FV: The equality between man and woman in cruelty and abuse is indeed refreshing.
CL: Added to which Müller wrote the text such that the actors trade roles and I can also play a man.
How do you deal with the presence of the audience in an ‘intimate’ performance like this? What effect do you hope to achieve with the audience?
FV: In this case it’s more the text you present to the people, that you offer them, and they themselves decide what to make of with it. If you start playing Quartett towards the audience too much, it becomes almost vulgar. Mind you, in another performance that might be precisely what is required.
CL: The same goes for dance: some performances require more involvement of the audience, while others invite the audience to hear and see them and don’t assume that same interaction.

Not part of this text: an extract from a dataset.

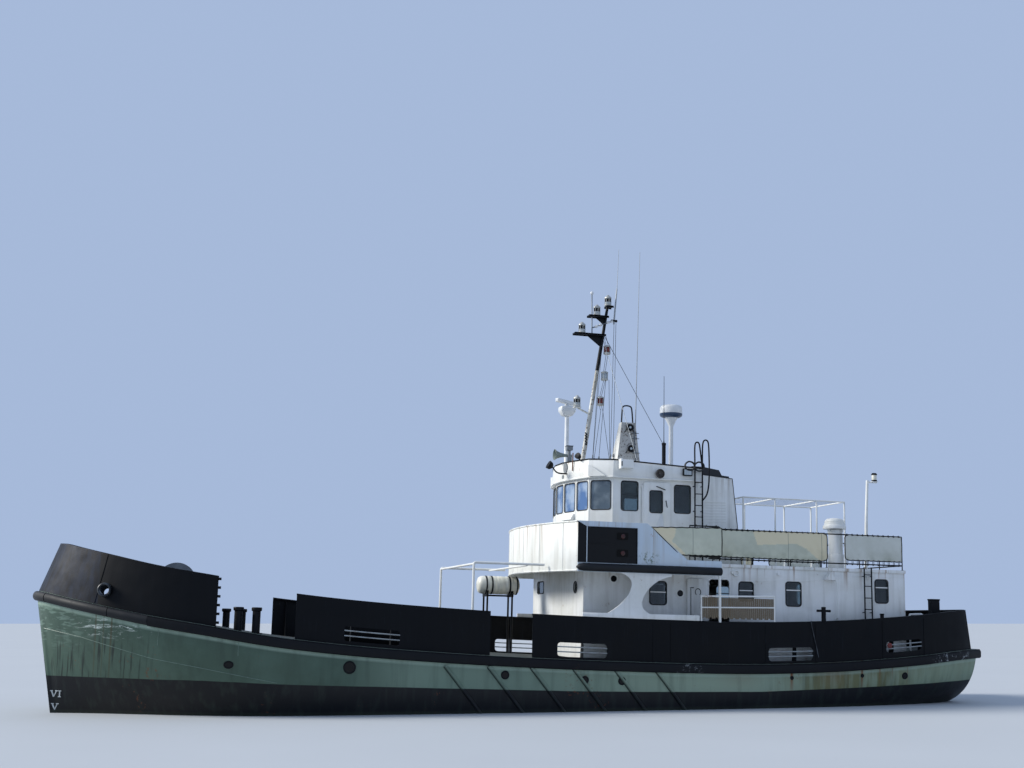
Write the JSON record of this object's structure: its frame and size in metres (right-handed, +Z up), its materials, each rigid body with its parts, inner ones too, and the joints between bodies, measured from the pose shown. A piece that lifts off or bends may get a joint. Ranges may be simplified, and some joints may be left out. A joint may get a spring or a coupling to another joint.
{
  "type": "fleet tender",
  "caption": "Steel harbour tender with a raised sheer, belted sides, deckhouse, bridge wings behind a weather screen, and a raked mast.",
  "frame": {"origin": "on the centreline amidships, where the water surface crosses it, with the keel and decks level; the afloat trim is 1.364 degrees down by the stern about this point", "axes": "+X aft along the level keel, +Y to starboard, +Z up"},
  "size_m": [24.555, 6.45, 14.3303],
  "materials": {
    "hull_paint": "satin green-grey marine paint, weathered",
    "black_paint": "semi-gloss blue-black marine paint",
    "white_paint": "semi-gloss white marine paint",
    "grey_paint": "satin dark grey deck paint",
    "slatted_panel": "weathered slats",
    "rubber": "matte black extruded rubber",
    "bronze": "machined, dulled",
    "canvas": "proofed woven canvas, laced",
    "moulded_plastic": "satin white glass-fibre moulding"
  },
  "bodies": {
    "ship": {"hull": "hull_paint", "belting": "black_paint", "bow_fender": "rubber", "bulwark_forward": "black_paint", "bulwark_mid_port": "black_paint", "bulwark_mid_starboard": "black_paint", "bulwark_aft": "black_paint", "deckhouse": "white_paint", "bridge_deck": "white_paint", "bridge_screen": "white_paint", "wing_fender_port": "rubber", "wing_fender_starboard": "rubber", "side_screen_port": "white_paint", "side_screen_starboard": "white_paint", "side_rail_port": "slatted_panel", "side_rail_starboard": "slatted_panel", "wheelhouse": "white_paint", "wheelhouse_roof": "white_paint", "helm_console": "grey_paint", "funnel_casing": "white_paint", "funnel_top": "grey_paint", "wheelhouse_ladder": "black_paint", "deckhouse_ladder": "black_paint", "mast": "white_paint", "radar_post": "moulded_plastic", "radome": "moulded_plastic", "antenna_pylon": "white_paint", "whip_antenna": "black_paint", "horn": "moulded_plastic", "ventilator": "white_paint", "roof_rails": "black_paint", "dodger_wing_port": "canvas", "dodger_wing_starboard": "canvas", "dodger_roof_port": "canvas", "dodger_roof_starboard": "canvas", "banner_port": "canvas", "banner_starboard": "canvas", "awning_frame": "white_paint", "stern_light_mast": "white_paint", "gallows_frame": "white_paint", "liferaft": "moulded_plastic", "liferaft_cradle": "black_paint", "hatch_coaming": "grey_paint", "windlass_frame": "grey_paint", "bollard_fore_port": "black_paint", "bollard_fore_starboard": "black_paint", "bollard_aft_port": "black_paint", "bollard_aft_starboard": "black_paint"},
    "door_port": {"deckhouse_door_port": "white_paint"},
    "door_starboard": {"deckhouse_door_starboard": "white_paint"},
    "door_aft": {"deckhouse_door_aft": "white_paint"},
    "bridge_door_port": {"wheelhouse_door_port": "white_paint"},
    "bridge_door_starboard": {"wheelhouse_door_starboard": "white_paint"},
    "hatch_fore": {"hatch_cover_fore": "grey_paint"},
    "hatch_aft": {"hatch_cover_aft": "grey_paint"},
    "windlass": {"windlass_drum": "grey_paint"},
    "scanner": {"radar_scanner": "moulded_plastic"},
    "screw": {"propeller": "bronze"},
    "rudder_blade": {"rudder": "black_paint"}
  },
  "joints": [
    {"name": "door_port_swing", "type": "hinge", "parent": "ship", "child": "door_port", "pos_m": [4.36, -2.3345, 2.4], "axis": [0, 0, 1], "range_deg": [0, 180]},
    {"name": "door_starboard_swing", "type": "hinge", "parent": "ship", "child": "door_starboard", "pos_m": [4.36, 2.3345, 2.4], "axis": [0, 0, 1], "range_deg": [0, 175]},
    {"name": "door_aft_swing", "type": "hinge", "parent": "ship", "child": "door_aft", "pos_m": [10.0795, 0.4, 2.5], "axis": [0, 0, 1], "range_deg": [0, 110]},
    {"name": "bridge_door_port_swing", "type": "hinge", "parent": "ship", "child": "bridge_door_port", "pos_m": [2.65, -2.008, 4.8], "axis": [0, 0, -1], "range_deg": [0, 95]},
    {"name": "bridge_door_starboard_swing", "type": "hinge", "parent": "ship", "child": "bridge_door_starboard", "pos_m": [2.65, 2.008, 4.8], "axis": [0, 0, 1], "range_deg": [0, 95]},
    {"name": "hatch_fore_lift", "type": "hinge", "parent": "ship", "child": "hatch_fore", "pos_m": [-5.65, 0, 2.085], "axis": [0, -1, 0], "range_deg": [0, 100]},
    {"name": "hatch_aft_lift", "type": "hinge", "parent": "ship", "child": "hatch_aft", "pos_m": [-2.85, 0, 2.085], "axis": [0, 1, 0], "range_deg": [0, 100]},
    {"name": "windlass_turn", "type": "hinge", "parent": "ship", "child": "windlass", "pos_m": [-8.93, 0, 2.9], "axis": [0, 1, 0], "continuous": true},
    {"name": "scanner_turn", "type": "hinge", "parent": "ship", "child": "scanner", "pos_m": [1.27, 0.25, 8.1], "axis": [0, 0, 1], "continuous": true},
    {"name": "propeller_turn", "type": "hinge", "parent": "ship", "child": "screw", "pos_m": [9.56, 0, -1.13], "axis": [1, 0, 0], "continuous": true},
    {"name": "rudder_turn", "type": "hinge", "parent": "ship", "child": "rudder_blade", "pos_m": [10.2, 0, -1], "axis": [0, 0, 1], "range_deg": [-35, 35]}
  ]
}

FV: The microphones we use make it very intimate. The tone is set from the outset: Cynthia murmurs the text to herself, she doesn’t greet the audience. The energy is more centripetal than it is centrifugal. During the course of the performance, there are nuances of or exceptions to that basic concept, but when the music stops, you really get this suction effect to the figure of Cynthia, who starts all over again with the text and the imagery. The audience doesn’t know whether she is speaking to somebody who is supposed to be there or whether she is talking to herself.
What is the biggest challenge in this retake so far?
CL: The combination of text and movement remains the biggest challenge. It is in fact quite a challenge.
FV: A retake cannot be a ‘retake’, you have to be able to ensure that it is a new performance in its own right. You want to keep what worked well at the time because naturally that performance has its own value, but in the details it is important to stay alert and on top of it. We have to allow the confrontation with the effect the text has on us now, in 2018.